(Lines of data)
- - -

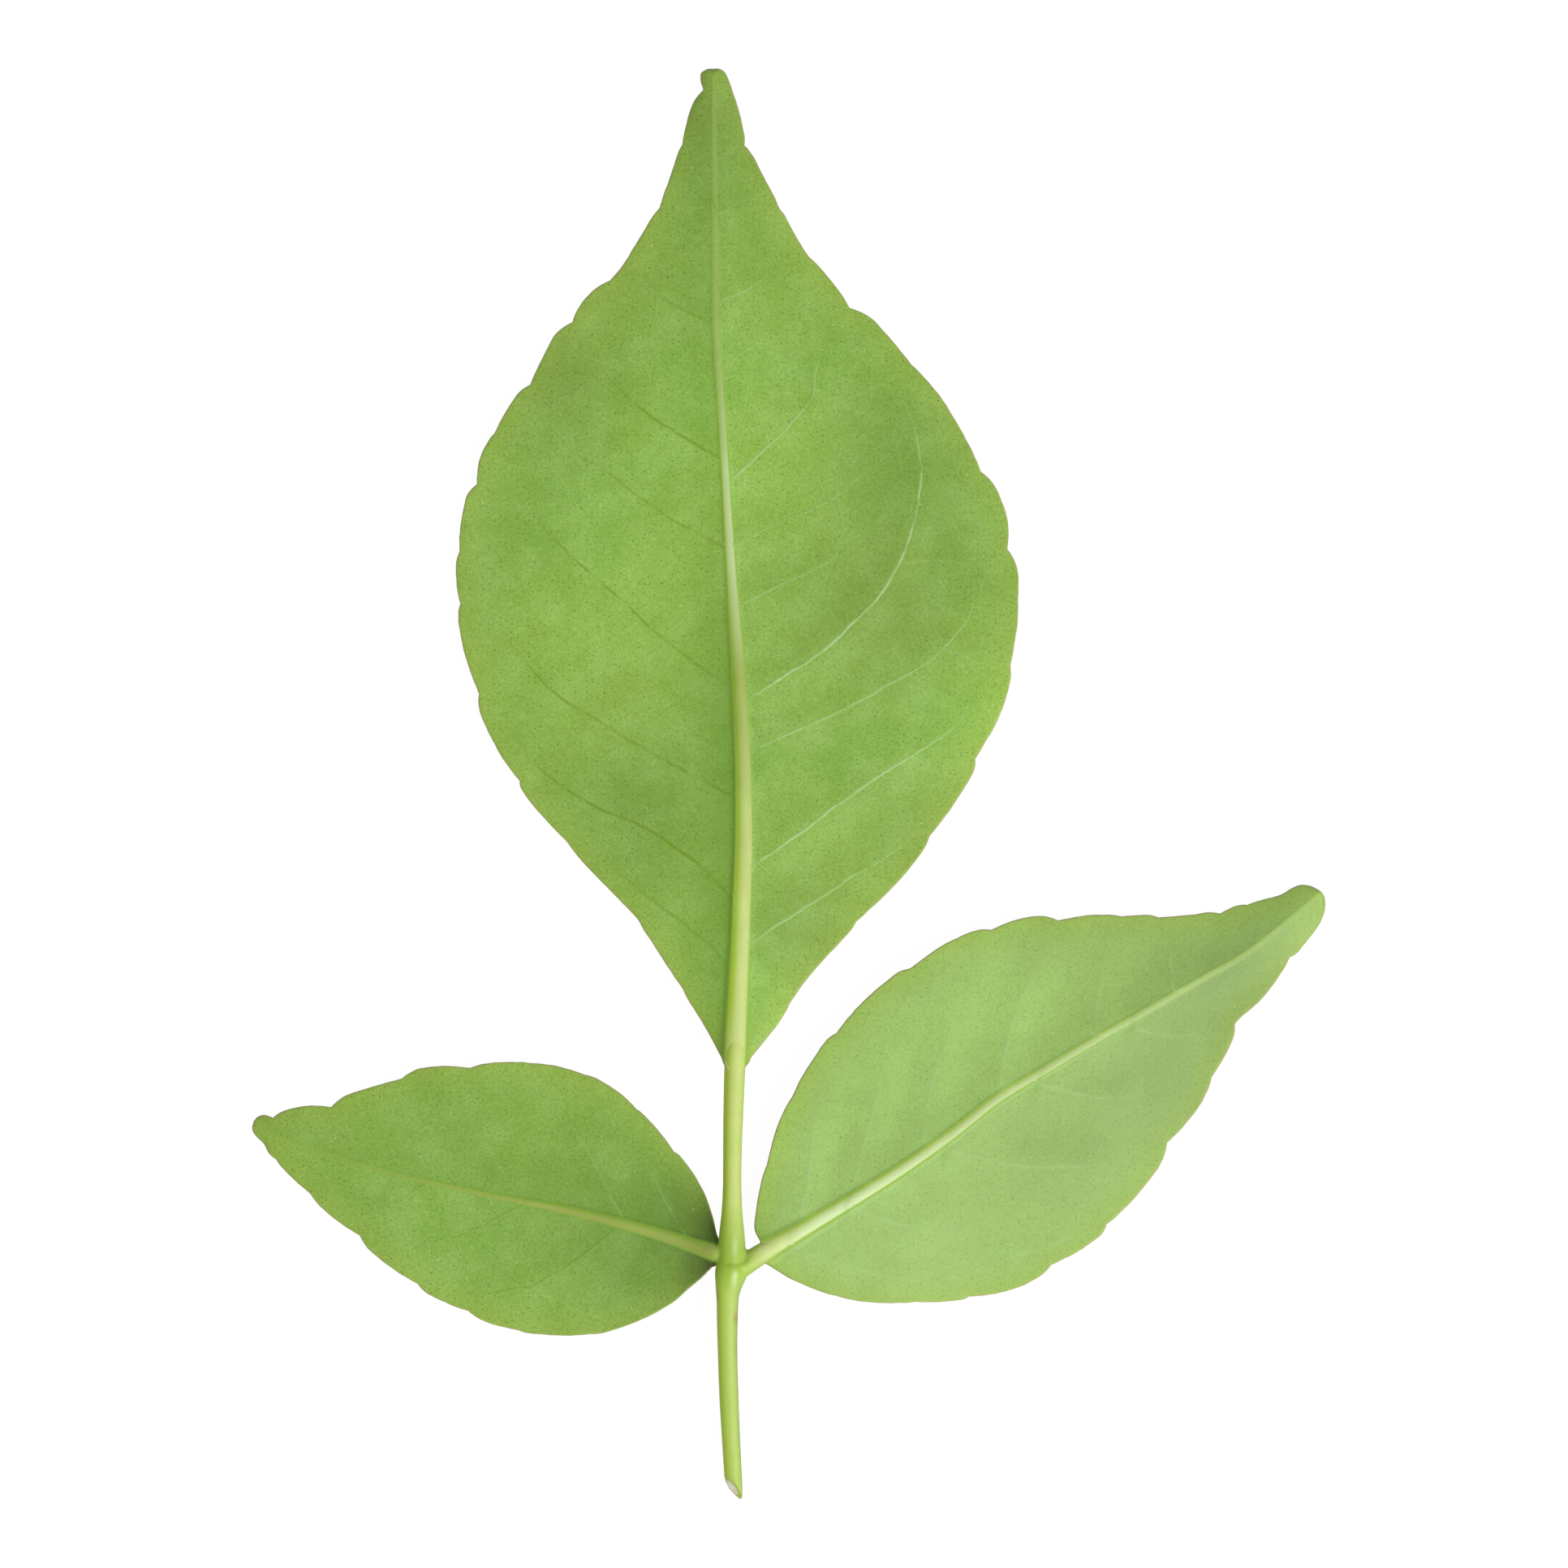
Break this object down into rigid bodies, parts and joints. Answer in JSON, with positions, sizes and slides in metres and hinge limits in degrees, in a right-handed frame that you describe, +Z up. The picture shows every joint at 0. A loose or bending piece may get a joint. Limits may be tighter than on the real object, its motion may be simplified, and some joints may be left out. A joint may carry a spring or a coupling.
{
  "type": "bael leaf",
  "caption": "Cut trifoliate bael leaf lying underside up: long-stalked end leaflet, two side leaflets, leaf stalk.",
  "frame": {"origin": "under the middle of the whole leaf, on the surface that it lies on", "axes": "+Y from the stalk's cut end towards the end leaflet's tip, +Z up out of the veined underside, +X to the right of +Y as seen from above"},
  "size_m": [0.0786, 0.1044, 0.0043],
  "materials": {
    "leaf_blade": "satin",
    "leaf_stalk": "satin"
  },
  "bodies": {
    "root": {"petiole": "leaf_stalk", "terminal_leaflet": "leaf_blade", "left_leaflet": "leaf_blade", "right_leaflet": "leaf_blade"}
  },
  "joints": []
}
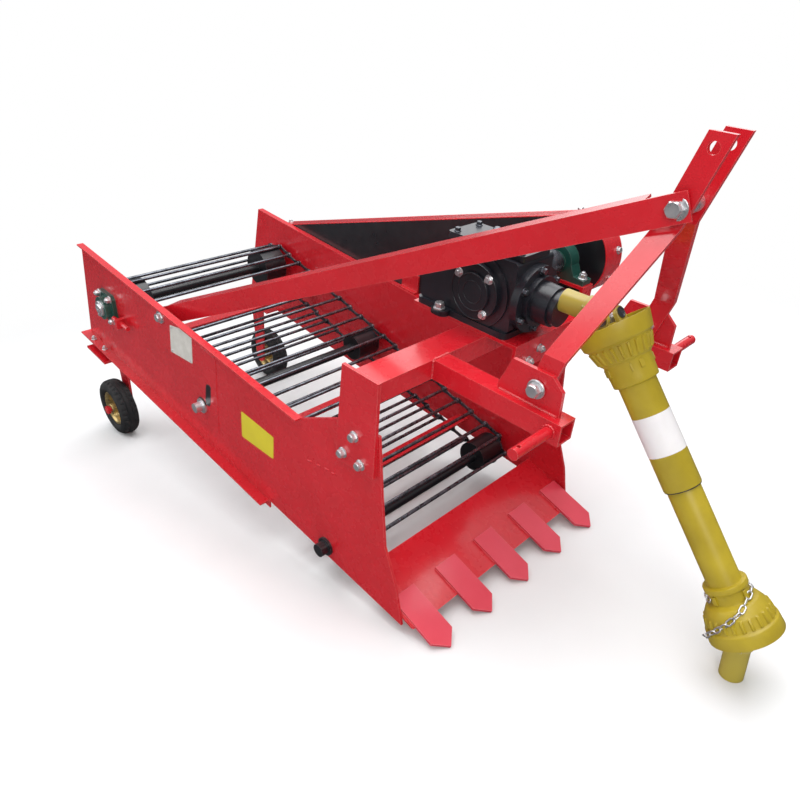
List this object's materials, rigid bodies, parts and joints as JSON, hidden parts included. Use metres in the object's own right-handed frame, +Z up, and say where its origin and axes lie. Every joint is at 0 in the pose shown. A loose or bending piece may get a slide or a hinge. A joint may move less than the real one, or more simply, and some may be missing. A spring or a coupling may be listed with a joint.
{
  "type": "mini root crop harvester",
  "caption": "Small rear-mounted root crop digger: shovel with pointed tines, rod conveyor between side plates, hitch mast, gearbox, shaft drive and rear wheels.",
  "frame": {"origin": "on the floor under the middle of the whole machine's outline, driveline included, as it stands parked on shovel tips and wheels", "axes": "+X forward to the hitch and shovel, +Y to the machine's left where the chain case is, +Z up"},
  "size_m": [2.194, 0.79, 1.0283],
  "materials": {
    "red_paint": "satin",
    "black_paint": "satin",
    "green_paint": "satin",
    "black_casting": "satin",
    "dark_steel": "satin",
    "bare_steel": "satin",
    "yellow_paint": "satin",
    "gold_rim": "satin",
    "yellow_plastic": "matte",
    "tyre": "matte"
  },
  "bodies": {
    "frame": {"bearing_stand": "red_paint", "bottom_rail_left": "red_paint", "bottom_rail_right": "red_paint", "brace_bolt": "bare_steel", "case_back": "black_paint", "case_cover": "red_paint", "case_stays": "red_paint", "cross_bars": "red_paint", "cross_beam": "red_paint", "foot_bolt_left": "bare_steel", "foot_bolt_right": "bare_steel", "front_idler": "black_paint", "gearbox_cap": "black_casting", "gearbox_housing": "black_casting", "gearbox_input": "black_casting", "gearbox_platform": "red_paint", "hitch_tube_left": "red_paint", "hitch_tube_right": "red_paint", "idler_hubs": "black_paint", "input_yoke": "yellow_paint", "lower_pin_left": "red_paint", "lower_pin_right": "red_paint", "mast_bolt": "bare_steel", "mast_foot_left": "red_paint", "mast_foot_right": "red_paint", "mast_strap_left": "red_paint", "mast_strap_right": "red_paint", "middle_roller": "black_paint", "output_shaft": "dark_steel", "pillow_block": "green_paint", "rear_bearing_left": "green_paint", "rear_bearing_right": "green_paint", "rear_drive_shaft": "black_paint", "rod_chain": "dark_steel", "roller_bolts": "bare_steel", "shovel_plate": "red_paint", "shovel_tines": "red_paint", "side_plate_left": "red_paint", "side_plate_right": "red_paint", "tension_screw_left": "red_paint", "tension_screw_right": "red_paint", "top_brace": "red_paint", "upright_bracket_left": "red_paint", "upright_bracket_right": "red_paint", "wheel_bracket_left": "red_paint", "wheel_bracket_right": "red_paint"},
    "wheel_right": {"wheel_tyre_right": "tyre", "wheel_rim_right": "gold_rim"},
    "wheel_left": {"wheel_tyre_left": "tyre", "wheel_rim_left": "gold_rim"},
    "driveline_cross": {"driveline_cross": "bare_steel"},
    "driveline_outer": {"upper_yoke": "yellow_paint", "outer_guard": "yellow_plastic"},
    "driveline_inner": {"inner_guard": "yellow_plastic", "lower_yoke": "yellow_paint"},
    "lower_cross": {"lower_cross": "bare_steel"},
    "tractor_yoke": {"tractor_yoke": "yellow_paint"}
  },
  "joints": [
    {"name": "wheel_right_spin", "type": "hinge", "parent": "frame", "child": "wheel_right", "pos_m": [-0.99499, -0.347, 0.102], "axis": [0, 1, 0], "continuous": true},
    {"name": "wheel_left_spin", "type": "hinge", "parent": "frame", "child": "wheel_left", "pos_m": [-0.99499, 0.303, 0.102], "axis": [0, 1, 0], "continuous": true},
    {"name": "driveline_lift", "type": "hinge", "parent": "frame", "child": "driveline_cross", "pos_m": [0.67709, 0.031, 0.69115], "axis": [0, -1, 0], "range_deg": [0, 55]},
    {"name": "driveline_swing", "type": "hinge", "parent": "driveline_cross", "child": "driveline_outer", "pos_m": [0.67709, 0.031, 0.69115], "axis": [0.8457, 0, 0.5336], "range_deg": [-20, 20]},
    {"name": "driveline_slide", "type": "slide", "parent": "driveline_outer", "child": "driveline_inner", "axis": [0.5336, 0, -0.8457], "range_m": [-0.12, 0.06]},
    {"name": "lower_swing", "type": "hinge", "parent": "driveline_inner", "child": "lower_cross", "pos_m": [1.02863, 0.031, 0.134], "axis": [0.8457, 0, 0.5336], "range_deg": [-20, 20]},
    {"name": "tractor_yoke_tilt", "type": "hinge", "parent": "lower_cross", "child": "tractor_yoke", "pos_m": [1.02863, 0.031, 0.134], "axis": [0, -1, 0], "range_deg": [-20, 80]}
  ]
}
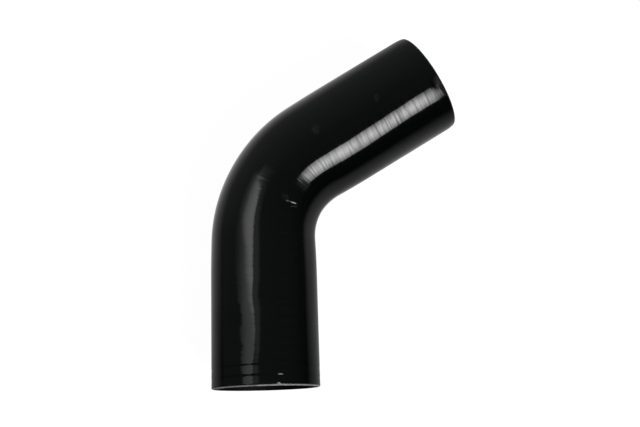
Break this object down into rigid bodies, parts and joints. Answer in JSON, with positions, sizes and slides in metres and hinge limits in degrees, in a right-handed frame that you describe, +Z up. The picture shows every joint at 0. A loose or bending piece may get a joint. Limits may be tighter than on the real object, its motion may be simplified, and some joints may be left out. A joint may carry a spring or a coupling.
{
  "type": "silicone elbow hose",
  "caption": "Black silicone elbow hose: a round tube with a sixty degree bend between two straight legs, square cut ends and a skin marked by wrapping tape.",
  "frame": {"origin": "under the middle of the hose's box, on the surface that it lies on", "axes": "+Z up, square to the plane of the bend; +Y along the lower leg, from its cut end towards the bend; +X the side that the bend turns to"},
  "size_m": [0.1554, 0.2168, 0.065],
  "materials": {
    "black_silicone": "glossy"
  },
  "bodies": {
    "root": {"elbow_hose": "black_silicone"}
  },
  "joints": []
}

- - -

Write out every entry again exactly, please, with nothing missing.

- **The result**
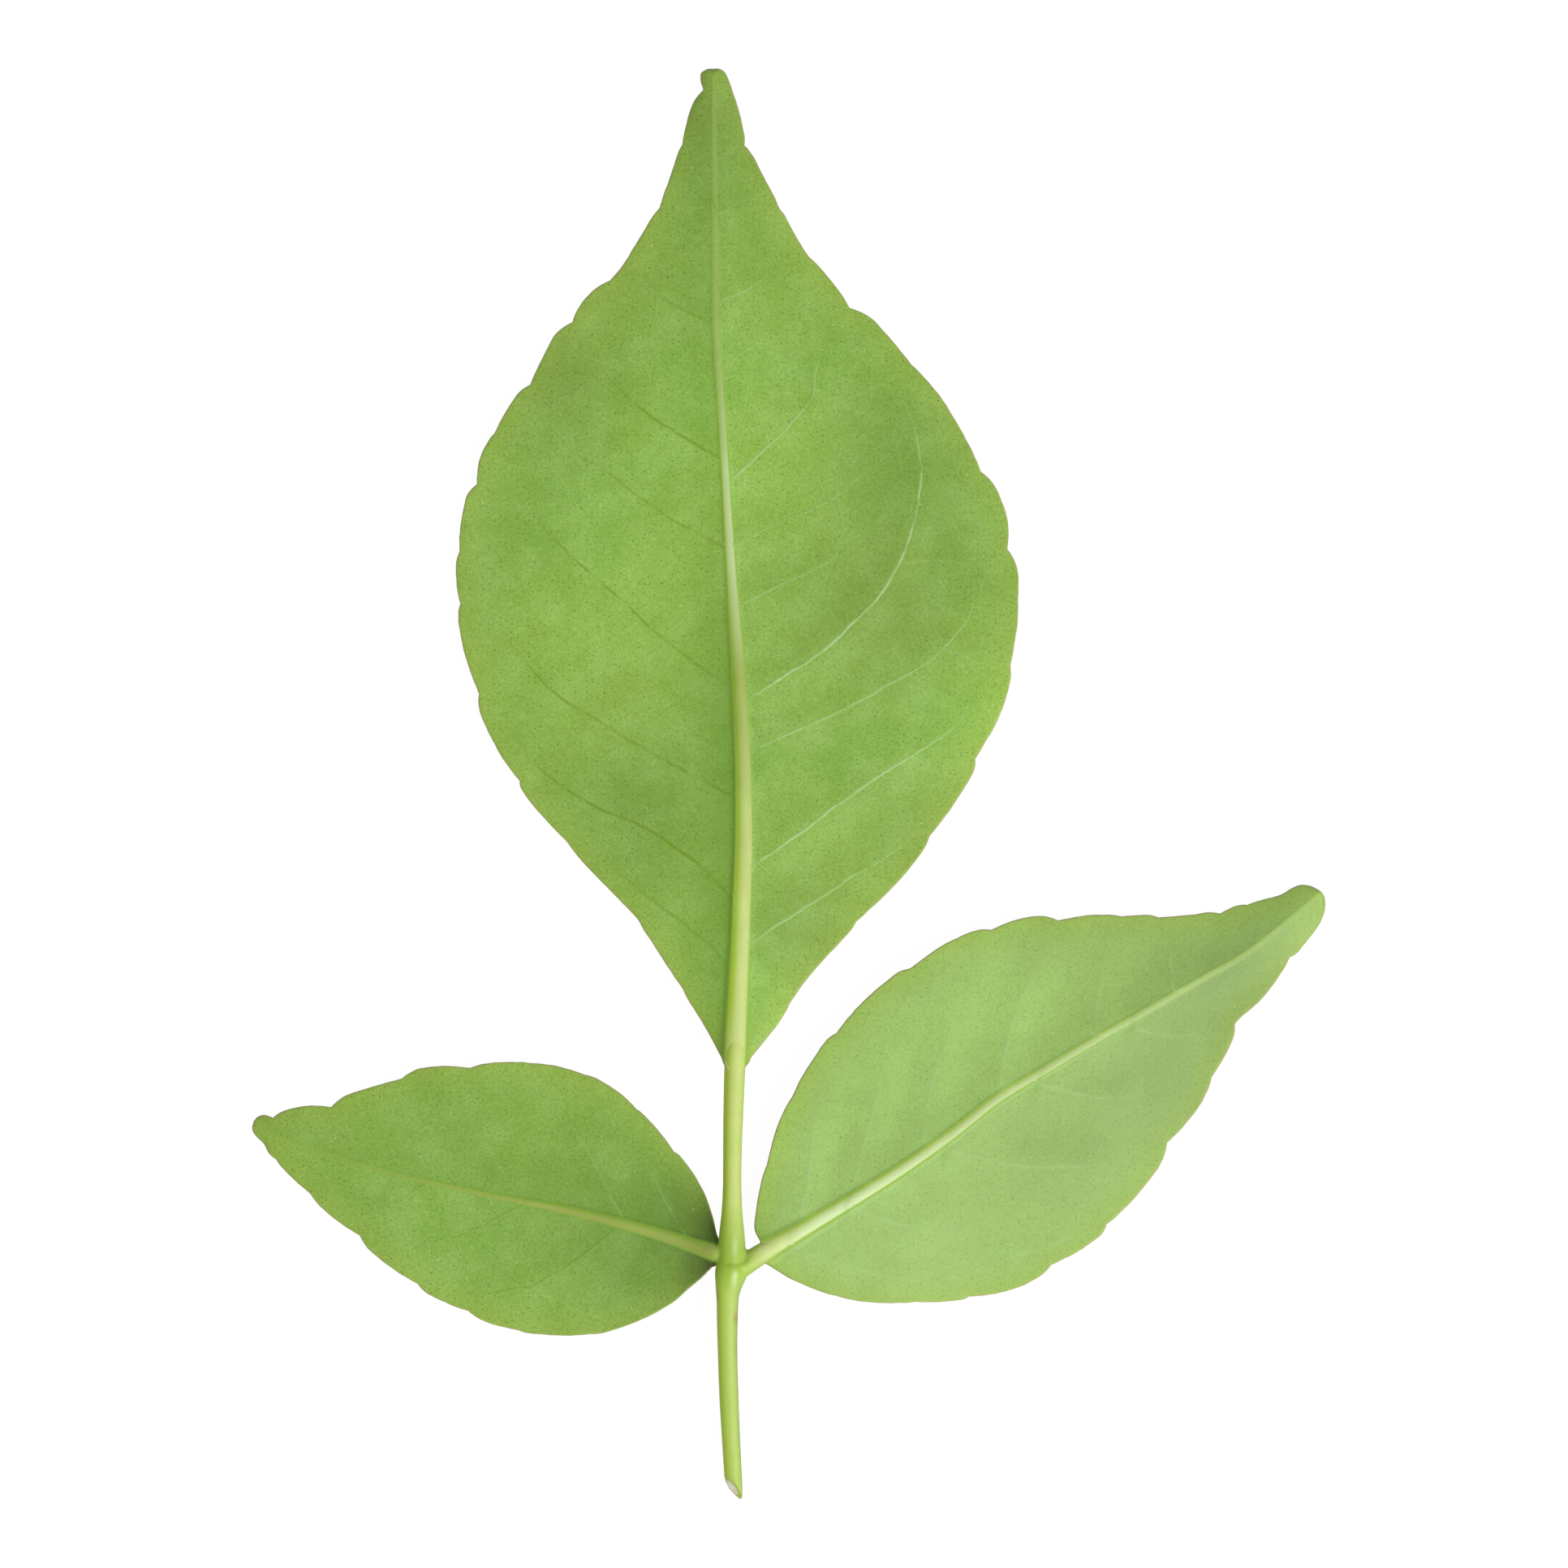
Break this object down into rigid bodies, parts and joints. Answer in JSON, with positions, sizes and slides in metres and hinge limits in degrees, in a right-handed frame that you describe, +Z up. The picture shows every joint at 0. A loose or bending piece may get a joint. Limits may be tighter than on the real object, its motion may be simplified, and some joints may be left out. A joint may carry a spring or a coupling.
{
  "type": "bael leaf",
  "caption": "Cut trifoliate bael leaf lying underside up: long-stalked end leaflet, two side leaflets, leaf stalk.",
  "frame": {"origin": "under the middle of the whole leaf, on the surface that it lies on", "axes": "+Y from the stalk's cut end towards the end leaflet's tip, +Z up out of the veined underside, +X to the right of +Y as seen from above"},
  "size_m": [0.0786, 0.1044, 0.0043],
  "materials": {
    "leaf_blade": "satin",
    "leaf_stalk": "satin"
  },
  "bodies": {
    "root": {"petiole": "leaf_stalk", "terminal_leaflet": "leaf_blade", "left_leaflet": "leaf_blade", "right_leaflet": "leaf_blade"}
  },
  "joints": []
}
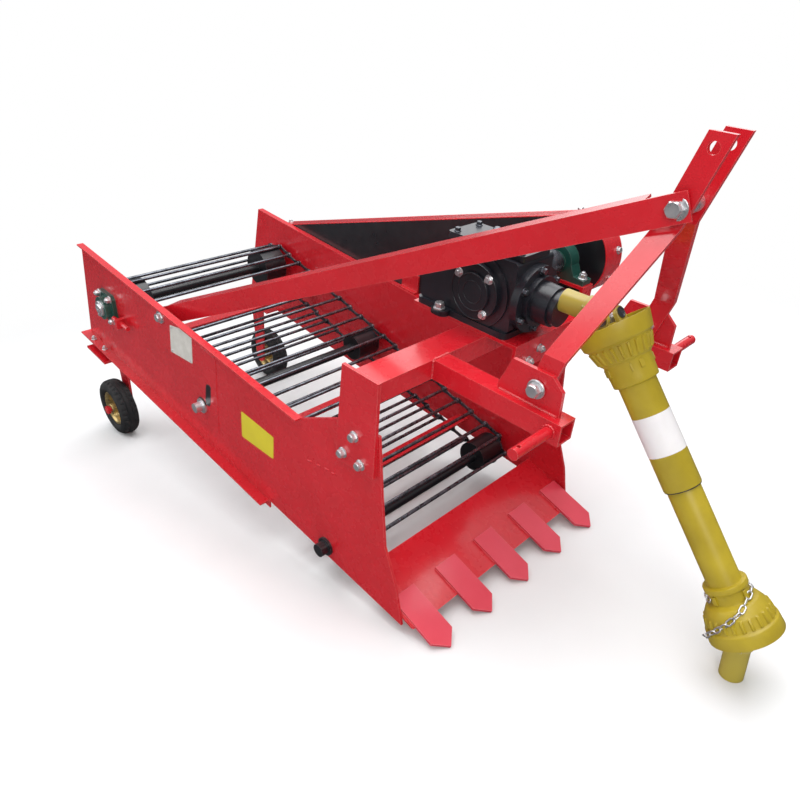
List this object's materials, rigid bodies, parts and joints as JSON, hidden parts included. Use metres in the object's own right-handed frame, +Z up, and say where its origin and axes lie. Every joint is at 0 in the pose shown. A loose or bending piece may get a slide or a hinge. A joint may move less than the real one, or more simply, and some may be missing. A spring or a coupling may be listed with a joint.
{
  "type": "mini root crop harvester",
  "caption": "Small rear-mounted root crop digger: shovel with pointed tines, rod conveyor between side plates, hitch mast, gearbox, shaft drive and rear wheels.",
  "frame": {"origin": "on the floor under the middle of the whole machine's outline, driveline included, as it stands parked on shovel tips and wheels", "axes": "+X forward to the hitch and shovel, +Y to the machine's left where the chain case is, +Z up"},
  "size_m": [2.194, 0.79, 1.0283],
  "materials": {
    "red_paint": "satin",
    "black_paint": "satin",
    "green_paint": "satin",
    "black_casting": "satin",
    "dark_steel": "satin",
    "bare_steel": "satin",
    "yellow_paint": "satin",
    "gold_rim": "satin",
    "yellow_plastic": "matte",
    "tyre": "matte"
  },
  "bodies": {
    "frame": {"bearing_stand": "red_paint", "bottom_rail_left": "red_paint", "bottom_rail_right": "red_paint", "brace_bolt": "bare_steel", "case_back": "black_paint", "case_cover": "red_paint", "case_stays": "red_paint", "cross_bars": "red_paint", "cross_beam": "red_paint", "foot_bolt_left": "bare_steel", "foot_bolt_right": "bare_steel", "front_idler": "black_paint", "gearbox_cap": "black_casting", "gearbox_housing": "black_casting", "gearbox_input": "black_casting", "gearbox_platform": "red_paint", "hitch_tube_left": "red_paint", "hitch_tube_right": "red_paint", "idler_hubs": "black_paint", "input_yoke": "yellow_paint", "lower_pin_left": "red_paint", "lower_pin_right": "red_paint", "mast_bolt": "bare_steel", "mast_foot_left": "red_paint", "mast_foot_right": "red_paint", "mast_strap_left": "red_paint", "mast_strap_right": "red_paint", "middle_roller": "black_paint", "output_shaft": "dark_steel", "pillow_block": "green_paint", "rear_bearing_left": "green_paint", "rear_bearing_right": "green_paint", "rear_drive_shaft": "black_paint", "rod_chain": "dark_steel", "roller_bolts": "bare_steel", "shovel_plate": "red_paint", "shovel_tines": "red_paint", "side_plate_left": "red_paint", "side_plate_right": "red_paint", "tension_screw_left": "red_paint", "tension_screw_right": "red_paint", "top_brace": "red_paint", "upright_bracket_left": "red_paint", "upright_bracket_right": "red_paint", "wheel_bracket_left": "red_paint", "wheel_bracket_right": "red_paint"},
    "wheel_right": {"wheel_tyre_right": "tyre", "wheel_rim_right": "gold_rim"},
    "wheel_left": {"wheel_tyre_left": "tyre", "wheel_rim_left": "gold_rim"},
    "driveline_cross": {"driveline_cross": "bare_steel"},
    "driveline_outer": {"upper_yoke": "yellow_paint", "outer_guard": "yellow_plastic"},
    "driveline_inner": {"inner_guard": "yellow_plastic", "lower_yoke": "yellow_paint"},
    "lower_cross": {"lower_cross": "bare_steel"},
    "tractor_yoke": {"tractor_yoke": "yellow_paint"}
  },
  "joints": [
    {"name": "wheel_right_spin", "type": "hinge", "parent": "frame", "child": "wheel_right", "pos_m": [-0.99499, -0.347, 0.102], "axis": [0, 1, 0], "continuous": true},
    {"name": "wheel_left_spin", "type": "hinge", "parent": "frame", "child": "wheel_left", "pos_m": [-0.99499, 0.303, 0.102], "axis": [0, 1, 0], "continuous": true},
    {"name": "driveline_lift", "type": "hinge", "parent": "frame", "child": "driveline_cross", "pos_m": [0.67709, 0.031, 0.69115], "axis": [0, -1, 0], "range_deg": [0, 55]},
    {"name": "driveline_swing", "type": "hinge", "parent": "driveline_cross", "child": "driveline_outer", "pos_m": [0.67709, 0.031, 0.69115], "axis": [0.8457, 0, 0.5336], "range_deg": [-20, 20]},
    {"name": "driveline_slide", "type": "slide", "parent": "driveline_outer", "child": "driveline_inner", "axis": [0.5336, 0, -0.8457], "range_m": [-0.12, 0.06]},
    {"name": "lower_swing", "type": "hinge", "parent": "driveline_inner", "child": "lower_cross", "pos_m": [1.02863, 0.031, 0.134], "axis": [0.8457, 0, 0.5336], "range_deg": [-20, 20]},
    {"name": "tractor_yoke_tilt", "type": "hinge", "parent": "lower_cross", "child": "tractor_yoke", "pos_m": [1.02863, 0.031, 0.134], "axis": [0, -1, 0], "range_deg": [-20, 80]}
  ]
}
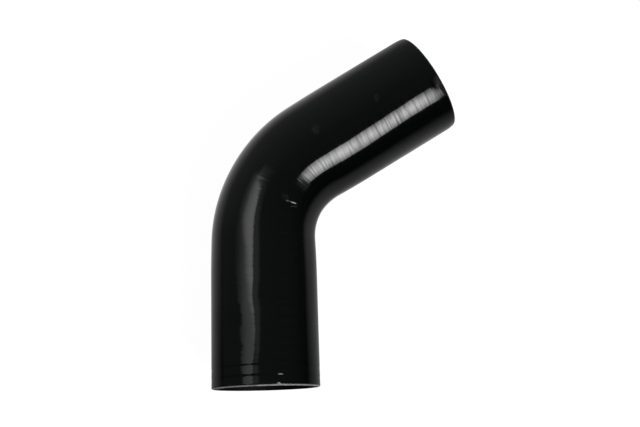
Break this object down into rigid bodies, parts and joints. Answer in JSON, with positions, sizes and slides in metres and hinge limits in degrees, in a right-handed frame that you describe, +Z up. The picture shows every joint at 0. A loose or bending piece may get a joint. Limits may be tighter than on the real object, its motion may be simplified, and some joints may be left out. A joint may carry a spring or a coupling.
{
  "type": "silicone elbow hose",
  "caption": "Black silicone elbow hose: a round tube with a sixty degree bend between two straight legs, square cut ends and a skin marked by wrapping tape.",
  "frame": {"origin": "under the middle of the hose's box, on the surface that it lies on", "axes": "+Z up, square to the plane of the bend; +Y along the lower leg, from its cut end towards the bend; +X the side that the bend turns to"},
  "size_m": [0.1554, 0.2168, 0.065],
  "materials": {
    "black_silicone": "glossy"
  },
  "bodies": {
    "root": {"elbow_hose": "black_silicone"}
  },
  "joints": []
}